Re: The 'Half-Twin' Puzzle

01/15/2010 1:55 AM

Yup!

I suppose we can now take the terminology further by saying that like we have 'proper distance' versus 'coordinate distance' and 'proper time' versus 'coordinate time', we can have 'proper simultaneity' versus 'coordinate simultaneity'.

Interestingly, the lines of 'proper simultaneity' is nothing more than the hyperbolas of constant time-like interval in Minkowski spacetime, as shown on the right.[1] Each event on the ct-axis has only on hyperbola (i.e., one definition of 'proper simultaneity'), irrespective of who observes the event. Contrast this to 'coordinate simultaneity', a straight line with a different slope for each inertial observer of the event. Galilean simultaneity obviously has a single, zero-slope line of simultaneity for each event, so 'proper simultaneity' must not be confused with 'absolute simultaneity'.

A single time-like hyperbola represents the set of events with the same proper time separation from the origin, i.e. as observed by various observers co-located with the origin and with those events. This is what I call a 'line of proper simultaneity'.

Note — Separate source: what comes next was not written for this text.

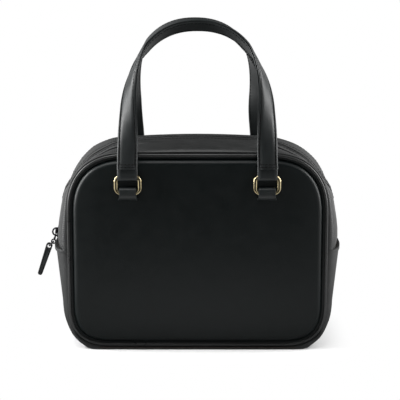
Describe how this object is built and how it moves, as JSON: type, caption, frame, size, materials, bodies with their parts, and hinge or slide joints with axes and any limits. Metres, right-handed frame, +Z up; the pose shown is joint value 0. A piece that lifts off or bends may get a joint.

A single space-like hyperbola represents the set of events with the same proper spatial separation from the origin, i.e. as observed by various observers for whom those events are apparently simultaneous with the origin. May we call this a 'line of proper separation', or is there a better term?

-J

[1] For interested parties, the figure depicted is Fig. 2.7 of the eBook Relativity-4-Engineers. More discussion there...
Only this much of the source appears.